A Roma não consegue um título desde 1983, quando
tinha como astro um volante brasileiro: Falcão. A ansiedade em busca do
"scudetto" cresceu na temporada passada, quando a Lazio, grande rival da equipe,
conquistou a taça.
A "fila" romana deveria ter sido quebrada
já há algumas rodadas não fosse a queda de rendimento do time do técnico Fabio
Capello. No domingo passado, cerca de 180 mil pessoas acompanharam nas ruas de Roma o jogo
contra o Napoli certas do título, mas, com um empate de 2 a 2, a festa foi adiada. E
pior: pode não ocorrer.
A Juventus, especialmente, e a Lazio podem alcançar
hoje, na rodada derradeira do torneio, a Roma em pontos -a Juventus pode até passar a
equipe romana.
Caso dois times terminem em igualdade de pontos, o
regulamento prevê um jogo extra para a definição do campeão. Isso acontecerá se a
Roma empatar com o Parma e a Juventus ganhar do Atalanta ou também se a Roma perder, a
Lazio vencer e a Juventus não sair vitoriosa hoje.
Apenas a Roma depende de si, mas uma vitória simples contra o Parma, mesmo no estádio
Olímpico, é vista como missão difícil -o Parma é o quarto colocado na tabela e foi
vice da Copa da Itália.
A Juventus e a Lazio enfrentam, respectivamente,
Atalanta e Lecce, dois adversários frágeis.
A pressão está toda, é claro, na Roma. Os
brasileiros que o digam. ""Já perdi um Campeonato Alemão nos últimos minutos.
Não quero nem pensar", disse Emerson, que viu o seu Bayer Leverkusen perder um
título quase ganho para o Bayern de Munique na temporada passada.
Além de Emerson, Cafu e Antônio Carlos estarão em
campo hoje. Marcos Assunção fica como opção no banco de reservas. Aldair, contundido,
só torce pelo título que transformaria todos os cinco em novos ""Reis de
Roma".
"A gente ouve aqui que o título italiano para a
Roma é mais importante que a Copa do Mundo.
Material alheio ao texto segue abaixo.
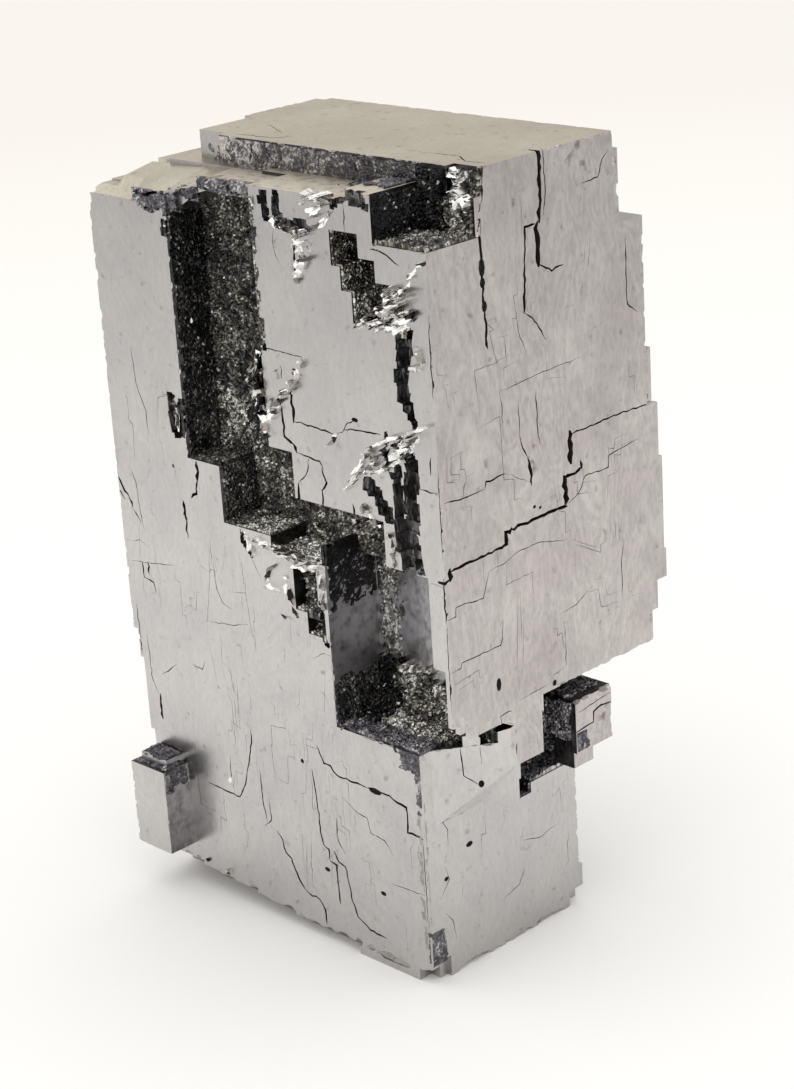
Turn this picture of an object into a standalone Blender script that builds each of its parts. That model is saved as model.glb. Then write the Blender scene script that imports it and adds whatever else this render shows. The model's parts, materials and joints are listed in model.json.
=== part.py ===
"""Silver-grey hopper crystal: one upright block of stacked growth steps, hollowed in stairs."""

import bmesh
import bpy
from mathutils import Matrix, Vector

MM = 0.001

# Driving sizes in millimetres. X runs from the left edge to the front upright edge at 0, Y runs back from the
# left-front face at 0, and Z runs up from the corner of the foot at 0, a little above the base.
WIDTH = 46.6
TOP = 80.0
BASE = -0.8
TRUNK_BACK = 29.6
BELLY_BACK = 32.0
SIDE_CRYSTAL_FRONT = -3.3

LEFT = -WIDTH
RIGHT = 0.0
FRONT = 0.0
OVERLAP = 1.0
OUTSIDE = 2.0

# Heights of the main ledges
LEDGE = 24.2
UNDERSIDE = 27.4
HEAD_FLOOR = 71.2
CORNER_TOP = 74.2
SHOULDER = 75.0
TERRACE = 77.2
NOTCH_FLOOR = 73.8
TONGUE_LOW = 21.4

# Planes set back from the faces
FOOT_RIGHT = -4.7
FOOT_BACK = 22.2
HEAD_BACK = 26.2
SLAB_FRONT = 6.4
SLAB_BACK = 25.5
SLAB_LEFT = -37.4
TALL_LEFT = -35.0
TALL_RIGHT = -22.6
TALL_DEPTH = 5.0
LOW_LEFT = -16.0
LOW_DEPTH = 6.8

CRACK_WIDTH = 0.45
CRACK_DEPTH = 0.9

# The origin is the middle of the object's box, on the base
ORIGIN = Vector(((LEFT + RIGHT) / 2, (SIDE_CRYSTAL_FRONT + BELLY_BACK) / 2, BASE))


def clear_scene():
    for scene_object in list(bpy.data.objects):
        bpy.data.objects.remove(scene_object, do_unlink=True)


def new_collection(name):
    collection = bpy.data.collections.new(name)
    bpy.context.scene.collection.children.link(collection)
    return collection


def block(name, collection, x, y, z, drop=0.0):
    """A box between two planes on each axis, in millimetres. Its underside can slope down to the left."""
    bm = bmesh.new()
    bmesh.ops.create_cube(bm, size=2.0)
    for corner in bm.verts:
        side = [planes[round((sign + 1) / 2)] for planes, sign in zip((x, y, z), corner.co)]
        if corner.co.x < 0 and corner.co.z < 0:
            side[2] -= drop
        corner.co = (Vector(side) - ORIGIN) * MM
    mesh = bpy.data.meshes.new(name)
    bm.to_mesh(mesh)
    bm.free()
    piece = bpy.data.objects.new(name, mesh)
    collection.objects.link(piece)
    return piece


def guide(piece):
    piece.hide_render = True
    piece.display_type = "WIRE"


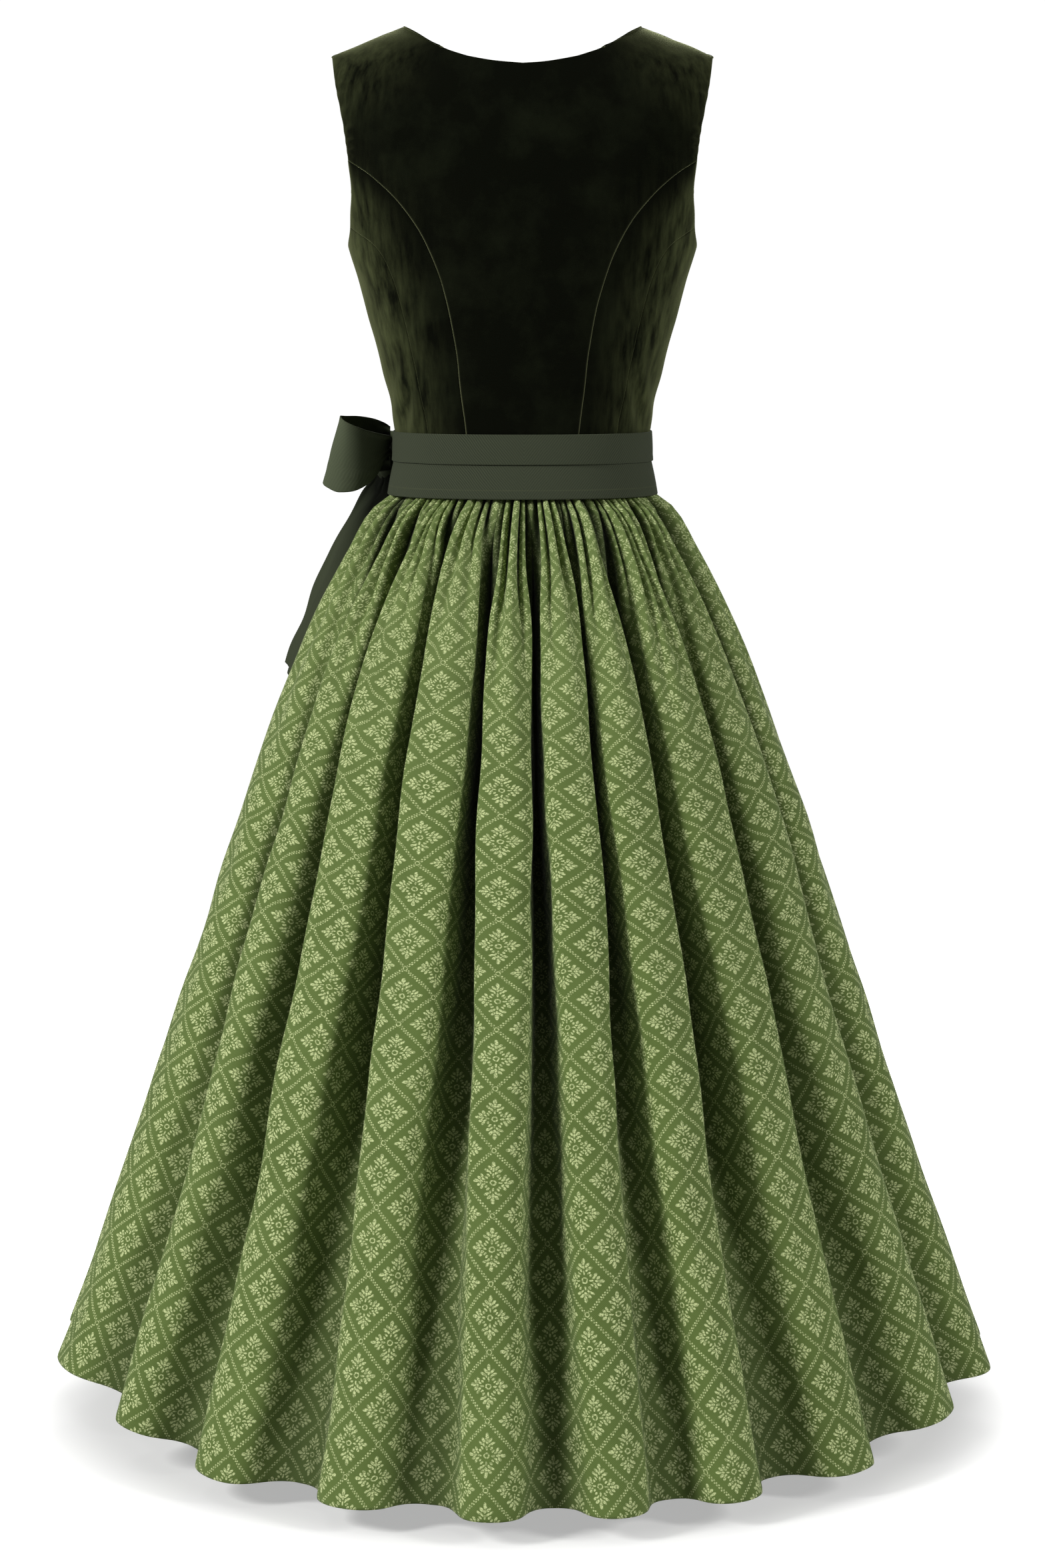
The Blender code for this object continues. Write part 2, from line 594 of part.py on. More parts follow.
def ribbon(name, stations, rows, finish):
    """A ribbon through its stations, with a shallow crown across its width."""
    places = np.arange(len(stations))
    wanted = np.linspace(0, len(stations) - 1, rows + 1)
    edges = np.array([[s[:3], s[3:]] for s in stations])
    read = np.array(
        [[smooth(places, edges[:, e, k], wanted) for k in range(3)] for e in range(2)]
    ).transpose(2, 0, 1)
    share = np.linspace(0, 1, RIBBON_COLUMNS + 1)[None, :, None]
    grid = read[:, :1] * (1 - share) + read[:, 1:] * share
    along = np.gradient(grid, axis=0)
    across = np.gradient(grid, axis=1)
    normal = np.cross(along, across)
    normal /= np.linalg.norm(normal, axis=-1, keepdims=True)
    return wall(name, grid + normal * TWILL_WALL / 2, grid - normal * TWILL_WALL / 2, finish)


def knot(finish):
    mesh = bpy.data.meshes.new("bow_knot")
    shape = bmesh.new()
    bmesh.ops.create_cube(shape, size=2.0)
    bmesh.ops.scale(shape, vec=[1.25 * half for half in KNOT_HALF], verts=shape.verts)
    shape.to_mesh(mesh)
    shape.free()
    mesh.shade_smooth()
    mesh.materials.append(finish)
    made = bpy.data.objects.new("bow_knot", mesh)
    made.location = KNOT_PLACE
    made.rotation_euler = (0.0, 0.0, KNOT_TURN)
    rounding = made.modifiers.new("rounding", "SUBSURF")
    rounding.levels = 2
    rounding.render_levels = 2
    dress.objects.link(made)


clear_scene()
dress = bpy.data.collections.new("dirndl_dress")
bpy.context.scene.collection.children.link(dress)

velvet = material("velvet_dark_olive", (0.016, 0.022, 0.010), 0.85, 0.4)
twill = material("twill_grey_green", (0.045, 0.060, 0.042), 0.75)
cotton = material("cotton_green", (0.130, 0.215, 0.060), 0.80)

centre_back(velvet)
side_pieces(velvet)
front_halves(velvet)
sash(twill)
skirt(cotton)
knot(twill)
ribbon("bow_loop_back", LOOP_BACK, LOOP_ROWS, twill)
ribbon("bow_loop_front", LOOP_FRONT, LOOP_ROWS, twill)
ribbon("bow_tail_back", TAIL_BACK, TAIL_ROWS, twill)
ribbon("bow_tail_front", TAIL_FRONT, TAIL_ROWS, twill)
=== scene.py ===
import functools
import math

import bpy
import numpy as np
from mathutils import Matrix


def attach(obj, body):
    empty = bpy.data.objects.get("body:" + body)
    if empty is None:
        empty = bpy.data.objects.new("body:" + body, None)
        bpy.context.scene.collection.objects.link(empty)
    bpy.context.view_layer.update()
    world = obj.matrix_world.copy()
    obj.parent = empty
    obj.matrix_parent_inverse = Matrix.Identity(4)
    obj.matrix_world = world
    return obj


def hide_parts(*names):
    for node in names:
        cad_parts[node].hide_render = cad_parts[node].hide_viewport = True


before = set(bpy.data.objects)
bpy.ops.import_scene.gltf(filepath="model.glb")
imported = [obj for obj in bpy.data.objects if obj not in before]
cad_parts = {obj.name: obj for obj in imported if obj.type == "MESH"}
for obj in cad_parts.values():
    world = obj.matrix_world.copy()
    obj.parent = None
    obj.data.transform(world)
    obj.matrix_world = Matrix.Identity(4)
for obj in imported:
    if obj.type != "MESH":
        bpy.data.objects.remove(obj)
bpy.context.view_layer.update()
bpy.ops.object.select_all(action="DESELECT")
print("frame loaded")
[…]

Será uma loucura", disse Aldair, que
está no clube desde 1990.
Os brasileiros da Roma sabem que serão os maiores
heróis ou vilões. ""Os brasileiros são os mais cobrados", disse Cafu. (RBU) (Folha de S. Paulo)
ANÁLISE
Racismo na Itália remete a paradoxo do país
HUMBERTO SACCOMANDI
Há vários fatores tradicionalmente associados ao fenômeno do racismo no
futebol italiano. Mas convém antes dizer que não se trata de um sentimento generalizado
no país, ainda que seja difícil estimar o quão isolado seja.
Nas recentes eleições parlamentares, a Liga Norte, abertamente xenófoba, teve menos de
4% dos votos. Mas a Forza Italia (partido do atual premiê, Silvio Berlusconi) e a Alianza
Nazionale (neofascistas), que exploraram o sentimento antiimigração, venceram.
Na raiz do problema há um paradoxo italiano. Apesar
de ser um dos países europeus que mais toleram a imigração ilegal e de receber um
percentual de imigrantes equivalente ao de outros países, a Itália parece ter uma
dificuldade maior de integrá-los e de se aceitar como sociedade multiétnica.
Itália e Alemanha, que se unificaram como nações
somente na segunda metade do século 19, não participaram da expansão colonial européia
na África e na Ásia. A Itália não teve colônias, a não ser por um breve período no
regime fascista e que não deixou marcas na sociedade. Desse modo, há poucos italianos
negros, orientais, hindus ou norte-africanos, em comparação com França, Holanda, Reino
Unido ou Portugal.
No caso do futebol, fica difícil, até mesmo para um
obtuso torcedor neonazista, não perceber a contradição entre vaiar um negro de um time
adversário e torcer por outro que atua na sua seleção. Na seleção italiana, por
exemplo, não há jogadores de origem estrangeira (houve, sim, italianos nascidos em
outros países).
Já metade dos titulares da França campeã mundial
em 98 era imigrante, a começar pelo craque Zinedine Zidane.